I could go on and on about how Tua has low-key thrown McDaniel under the bus multiple times, saying that the plays are too complicated and too many guys are in motion for him to get to the line of scrimmage, make sure the blocking assignment is good, and to audible out if necessary.

I could go on and on about how the Dolphins are viewed as a “soft” team around the league, to the point former players (and even current players who have joined the Dolphins from other teams) have said that. The reason they are soft is that they don’t play a physical style of football (which is not what McDaniel wants), and they just don’t push the players hard in practice (notice how many veteran rest days Dolphins players get in training camp compared to to other teams. It’s a lot more.)
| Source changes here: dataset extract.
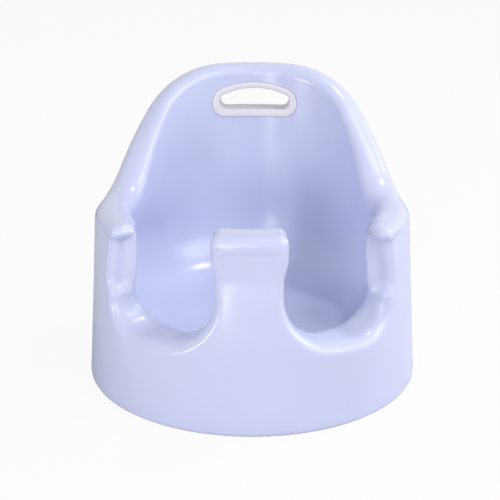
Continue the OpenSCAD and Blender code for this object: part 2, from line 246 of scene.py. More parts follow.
def join(*pieces):
    choose(*pieces)
    bpy.ops.object.join()
    return pieces[0]


def smooth(piece, degrees=40):
    """Shades a piece smooth, but for the edges that turn by more than this angle."""
    choose(piece)
    bpy.ops.object.shade_smooth_by_angle(angle=math.radians(degrees))


def coat(piece, material):
    piece.data.materials.clear()
    piece.data.materials.append(material)


def place(piece, material, slot, *nodes):
    """Gives a piece its finish, and puts it in the frame in place of its CAD nodes."""
    coat(piece, material)
    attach(piece, "root")
    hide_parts(*nodes)


# ---- The tub's wall ----
class Wall:
    """Turns a distance round the unrolled wall and a height on it into points on its two faces.

    A distance a and an angle phi both start at the middle of the front, and a height h or z
    starts at the underside. Below the bowl's top, h follows the curve down to the pan."""

    # The pads hold the underside this far above the floor
    lift = 1
    # The share of the base diameter that is the radius of the unrolled wall
    unrolled_share = 0.4378
    foot_edge_r = 5
    bowl_r = 66
    crest_roll = 14
    # The back starts to lean softly at this height, and the power keeps the lean off the sides
    lean_from = 110
    lean_soft = 40
    lean_power = 3
    # The pommel is thicker inside; outside, its neck draws in up to a crease, and its head is upright
    pommel_extra = 12
    pommel_blend = (16, 28)
    neck_depth = 6
    crease_z = 165
    flare_z = 100
    flare_power = 1.6
    # The head's sides run nearly straight back, where the wall's own would close in
    head_edge = 41
    head_widen = 7
    head_rise = (140, 190)
    # The shallow panel in the front of the pommel's head: half width, bottom, top, depth
    panel = (30, 165, 201, 1.4)
    panel_foot_soft = 5
    panel_soft = 6
    # The arm's end stands out over a soft diagonal crease: a height, its angle, and the slope
    nose_line = (187, 57, 0.6)
    nose_depth = 3
    nose_soft = 5
    nose_rise = (140, 185)
    nose_span = (40, 50, 60, 76)
    # The groove under the nose
    groove_at = 163.5
    groove_reach = 36
    groove_span = (122, 140, 181, 193)
    # It keeps a lip along its inner edge, which is full at this share of the wall
    lip = 5
    lip_full = 0.95
    # Between that lip and the outer edge the groove is hollowed to a channel
    channel = 5.5
    channel_at = 0.48
    channel_half = 0.42
    # and its outer edge stands back
    set_back = 8
    # An arm swells inward behind its nose
    arm_extra = 11
    swell_span = (57, 74, 110, 150)
    swell_rise = (120, 185)

    def __init__(self, sizes):
        diameter = sizes.base_diameter / MM
        self.base_r = diameter / 2
        self.thickness = sizes.wall_thickness / MM
        self.slope = math.tan(sizes.wall_draft)
        self.lean = math.tan(sizes.back_lean)
        self.pan_z = sizes.pan_height / MM
        self.back_z = sizes.back_height / MM
        self.ref_r = diameter * self.unrolled_share
        self.half_turn = self.ref_r * math.pi
        self.bowl_top = self.pan_z + self.bowl_r
        self.pan_h = self.bowl_top - self.bowl_r * math.pi / 2
        # The tub moves forward by this much, so that its whole depth is centred
        crest_r = self.radius(180, self.back_z - self.crest_roll)
        self.shift_y = (self.base_r - crest_r) / 2

    def drum(self, z):
        return self.base_r - z * self.slope

    def radius(self, phi, z):
        above = np.maximum(0, z - self.lean_from)
        back = ((1 - np.cos(np.radians(phi))) / 2) ** self.lean_power
        return self.drum(z) + back * above**2 / (above + self.lean_soft) * (self.lean + self.slope)

    def pommel_share(self, phi):
        return fall(np.abs(phi), *self.pommel_blend)

    def neck_in(self, z):
        up = np.clip((z - self.flare_z) / (self.crease_z - self.flare_z), 0, 1)
        head = np.maximum(0, self.neck_depth - (z - self.crease_z) * self.slope)
        return np.where(z < self.crease_z, self.neck_depth * up**self.flare_power, head)

    def panel_in(self, phi, z):
        half, low, high, depth = self.panel
        side = self.drum(z) * np.radians(np.abs(phi))
        foot = ease((z - low) / self.panel_foot_soft + 0.5)
        head = ease((high - z) / self.panel_soft + 0.5)
        return depth * foot * head * ease((half - side) / self.panel_soft + 0.5)

    def nose_in(self, phi, z):
        level, at, slope = self.nose_line
        line = level + (phi - at) * slope
        below = ease((line - z) / self.nose_soft) * rise(z, *self.nose_rise)
        return self.nose_depth * below * span(phi, *self.nose_span)

    def arm_share(self, phi, z):
        return span(phi, *self.swell_span) * rise(z, *self.swell_rise)

    def groove_share(self, a, h):
        return span(h, *self.groove_span) * hill(a, self.groove_at, self.groove_reach)

    def edge_in(self, h):
        low = np.clip(self.foot_edge_r - h, 0, self.foot_edge_r)
        return self.foot_edge_r - np.sqrt(self.foot_edge_r**2 - low**2)

    def widen(self, a, h):
        out = np.minimum(a / self.head_edge, 1) * self.pommel_share(np.degrees(a / self.ref_r))
        return self.head_widen * out * rise(h, *self.head_rise)

    def at_radius(self, r, phi, z):
        """Points from a radius, an angle and a height; adding 0 * r gives z the shape of r."""
        turn = np.radians(phi)
        return np.stack([r * np.sin(turn), -r * np.cos(turn), z + 0 * r], axis=-1)

    def drum_face(self, a, h):
        """The outside without the groove's set-back edge."""
        phi = np.degrees(a / self.ref_r)
        pommel = self.pommel_share(phi) * self.neck_in(h) + self.panel_in(phi, h)
        r = self.radius(phi, h) - pommel - self.nose_in(phi, h) - self.edge_in(h)
        return self.at_radius(r, phi, h)

    def bowl(self, a, h):
        """The inside without the groove's lip and the head's wider sides."""
        phi = np.degrees(a / self.ref_r)
        bend = np.maximum(0, self.bowl_top - h) / self.bowl_r
        z = np.where(h >= self.bowl_top, h, self.bowl_top - self.bowl_r * np.sin(bend))
        extra = self.pommel_share(phi) * self.pommel_extra + self.arm_share(phi, z) * self.arm_extra
        r = self.radius(phi, z) - self.thickness - extra - self.bowl_r * (1 - np.cos(bend))
        return self.at_radius(r, phi, z)

    def outer(self, a, h):
        return self.drum_face(a + self.set_back * self.groove_share(a, h), h)

    def inner(self, a, h):
        return self.bowl(a - self.lip * self.groove_share(a, h) + self.widen(a, h), h)

    def across(self, a, h, w):
        """A point in the wall, at a share of the way from its outer to its inner face."""
        lip = self.lip * rise(w, self.channel_at, self.lip_full)
        hollow = self.channel * hill(w, self.channel_at, self.channel_half)
        back = self.set_back * (1 - ease(w / self.channel_at))
        at = a - (lip - hollow - back) * self.groove_share(a, h) + w**2 * self.widen(a, h)
        return mix(self.drum_face(at, h), self.bowl(at, h), w)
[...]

McDaniel’s teams are unprepared when they play good teams.

McDaniel is unprepared on the sideline. (For example, on Thanksgiving night, getting a delay of game on 4th and 4 when he was shoulder-to-shoulder with the ref and didn’t realize he had to call a timeout, so he took a delay of game on 4th down.)

As the offseason approaches, I know we Dolphins fans will get excited when Miami signs this or that guy in March, and we think the team will have improved.

With ten draft picks currently, Miami will select some guys that the fan base loves. Fans will be excited about the new young players added to the roster in late April.

Come summertime, when everyone is making their 2025 season predictions, some outlets and media talking heads will shout on TV, Radio, or their Podcast, “Hey, watch out for the Dolphins. This may be their year.” Fans will get their expectations sky-high.

But just know (and I take no joy in saying this), come September, when the games are for real, the Dolphins have no chance of being successful with Mike McDaniel as their head coach.

That isn’t a prediction…that’s a SPOILER!

In this league, you cannot overcome a bad head coach, and Mike McDaniel is a bad head coach who is not good at his job. And we now have a three-year sample size showing that.